How low can she go? That’s the question in the soft vanilla comedy Rough Night, about five women who blunder into disaster over the course of a carousing bachelorette weekend. If you’ve seen The Hangover and its sequels or various other movies of this familiar ilk, you have more or less seen Rough Night. There’s even a movie titled Bachelorette, another would-be laugh-in about friends who go crazy — snort, snort, snort, chug, chug — until they’re put back on the path toward happily ever after.
In Rough Night, Scarlett Johansson stars as Jess and is nearly eclipsed by Kate McKinnon, who plays one of her pals. A politician who’s about to get married, Jess is on the verge of losing a state senate race to an opponent who has pulled ahead with some Anthony Weiner-esque penis pictures. That a competent female politician can’t compete with literal penises suggests that the filmmakers have some ideas in store, something, say, that mines the comedy of our new Neanderthalism, an age partly defined by the reinvigorated war between the sexes and the triumphant rise and occasional fall of male members.
No such luck. The director Lucia Aniello, who wrote the script with Paul W. Downs, soon abandons any pretense that she is going to deliver more than goofs. Instead, she trots out clichés, including a flashback that shows Jess and another bestie, Alice (Jillian Bell), holding their own at a frat blowout. Here, partying hard is meant as a stand-in for equality, which is mighty low stakes on which to build a gender-flipping comedy. Nonetheless, Aniello barrels ahead with limp penis jokes, yuks and a little upchuck, throwing in a starry guest appearance and the requisite slow-motion wolf-pack shot of the women strolling in a line, an image so stale it’s an entry on tvtropes.org.
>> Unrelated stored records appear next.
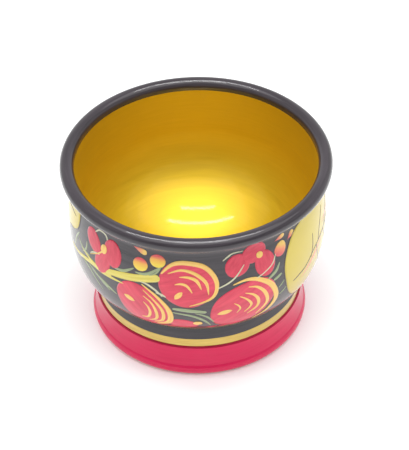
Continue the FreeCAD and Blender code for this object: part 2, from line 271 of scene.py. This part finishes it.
def smooth(points, steps):
    """A Catmull-Rom curve through points that have any number of coordinates."""
    ends = [points[0]] + list(points) + [points[-1]]
    made = []
    for a, b, c, d in zip(ends, ends[1:], ends[2:], ends[3:]):
        for k in range(steps):
            t = k / steps
            made.append(
                tuple(
                    0.5 * (2 * q + (r - p) * t + (2 * p - 5 * q + 4 * r - s) * t**2
                           + (3 * q - p - 3 * r + s) * t**3)
                    for p, q, r, s in zip(a, b, c, d)
                )
            )
    made.append(tuple(points[-1]))
    return made


# ---------------------------------------------------------------- shader node helpers


def new_group(name, inputs, outputs):
    """An empty node group with the given (name, kind, default) inputs and (name, kind) outputs."""
    group = bpy.data.node_groups.new(name, "ShaderNodeTree")
    for label, kind, default in inputs:
        socket = group.interface.new_socket(label, in_out="INPUT", socket_type=kind)
        socket.default_value = default
    for label, kind in outputs:
        group.interface.new_socket(label, in_out="OUTPUT", socket_type=kind)
    return group, group.nodes.new("NodeGroupInput"), group.nodes.new("NodeGroupOutput")


def feed(tree, socket, value):
    """Links a socket to another node's output, or sets the socket's own value."""
    if isinstance(value, bpy.types.NodeSocket):
        tree.links.new(value, socket)
    else:
        socket.default_value = value


def math_node(tree, operation, *values):
    node = tree.nodes.new("ShaderNodeMath")
    node.operation = operation
    for socket, value in zip(node.inputs, values):
        feed(tree, socket, value)
    return node.outputs[0]


def noise_node(tree, vector, scale, detail, roughness):
    node = tree.nodes.new("ShaderNodeTexNoise")
    settings = {"Vector": vector, "Scale": scale, "Detail": detail, "Roughness": roughness}
    for label, value in settings.items():
        feed(tree, node.inputs[label], value)
    return node.outputs["Fac"]


def combine(tree, x, y, z):
    node = tree.nodes.new("ShaderNodeCombineXYZ")
    for socket, value in zip(node.inputs, (x, y, z)):
        feed(tree, socket, value)
    return node.outputs[0]


def turning_lines():
    """Rings left by the lathe and the round brush: noise that is nearly constant round the axis."""
    group, given, made = new_group(
        "Turning lines",
        [("Spacing", "NodeSocketFloat", 1.0), ("Waver", "NodeSocketFloat", 0.15)],
        [("Lines", "NodeSocketFloat")],
    )
    place = group.nodes.new("ShaderNodeTexCoord")
    split = group.nodes.new("ShaderNodeSeparateXYZ")
    group.links.new(place.outputs["Object"], split.inputs[0])
    x, y, z = split.outputs
    radius = math_node(
        group, "SQRT",
        math_node(group, "ADD", math_node(group, "MULTIPLY", x, x), math_node(group, "MULTIPLY", y, y)),
    )
    waver = given.outputs["Waver"]
    flat_x = math_node(group, "MULTIPLY", x, waver)
    ring = combine(
        group,
        math_node(group, "ADD", radius, flat_x),
        math_node(group, "MULTIPLY", y, waver),
        z,
    )
    scale = math_node(group, "DIVIDE", 1 / MM, given.outputs["Spacing"])
    group.links.new(noise_node(group, ring, scale, 4.0, 0.6), made.inputs["Lines"])
    return group


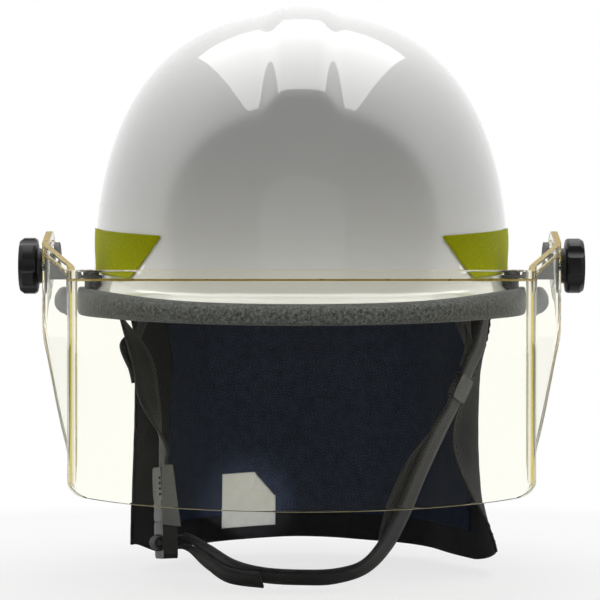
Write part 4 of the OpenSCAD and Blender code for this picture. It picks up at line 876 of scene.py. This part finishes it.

It’s all blithely formulaic and would be more irritating if the performers — who include Zoë Kravitz and Ilana Glazer — weren’t generally so appealing. (Glazer is a star of the Comedy Central show Broad City, which Aniello and Downs also both work on.) The actors are playing types, not people, but most bring enough natural presence and good will to fill in their characters’ sketchy profiles. It helps, too, that Johansson and Glazer are gifted physical performers who can sell weak jokes, though no one steals a show like McKinnon, a brilliantly versatile comic who reaches Madeline Kahn-levels of eyeball-rolling, eyeball-popping and all-knowing dementedness.
Those eyes get a workout when the women’s weekend takes a detour that’s straight out of Very Bad Things, a 1998 comedy about a bachelor party that turns deadly when a reveler accidentally kills a female prostitute. In response, the men embrace their worst instincts, which in this case means they hide one death and, in the process, instigate another. Boys will be boys and sometimes killers — or so Very Bad Things cheerfully suggests. The Hangover basically packages such rotten male behavior for the mainstream, using a live hooker instead of a dead one and adding Mike Tyson, an errant tiger and a pileup of belabored high jinks. Women scarcely figure in its manly meltdown, which is the point.
Rough Night switches the gender lineup from Very Bad Things but with less (shallow) philosophizing and heterosexual panic. Much like their Very Bad counterparts, the women quickly embrace self-interest, which leads to unfunny gags with an inconvenient corpse. That women can be as deadly or immoral as men isn’t new or interesting, and here it also isn’t all that entertaining. What is notable is that Rough Night makes room for the opposite sex (too many comedies are his or hers), specifically with some slow-building nonsense involving Jess’s fiancé (Downs), who crashes the party in adult diapers — which reads as a nice, sly wink at the comedy of male infantilism.
American comedy has long depended on overgrown baby boys — Lou Costello, Will Ferrell — whose naïveté, entertaining misbehavior or outright stupidity suggests that men are finally as toothless as infants. It’s a convenient fantasy (don’t worry, ladies!), one that has grown less viable as women have gained power and autonomy offscreen. Rough Night wants its female characters to get down, dirty and dumb, too, and indulge in their ostensible vices as unapologetically as any Zach Galifianakis boob. That’s cool or might be if the jokes were a lot funnier and if this movie grasped that performing naughtiness is meaningless when men behaving badly is the rule of the land.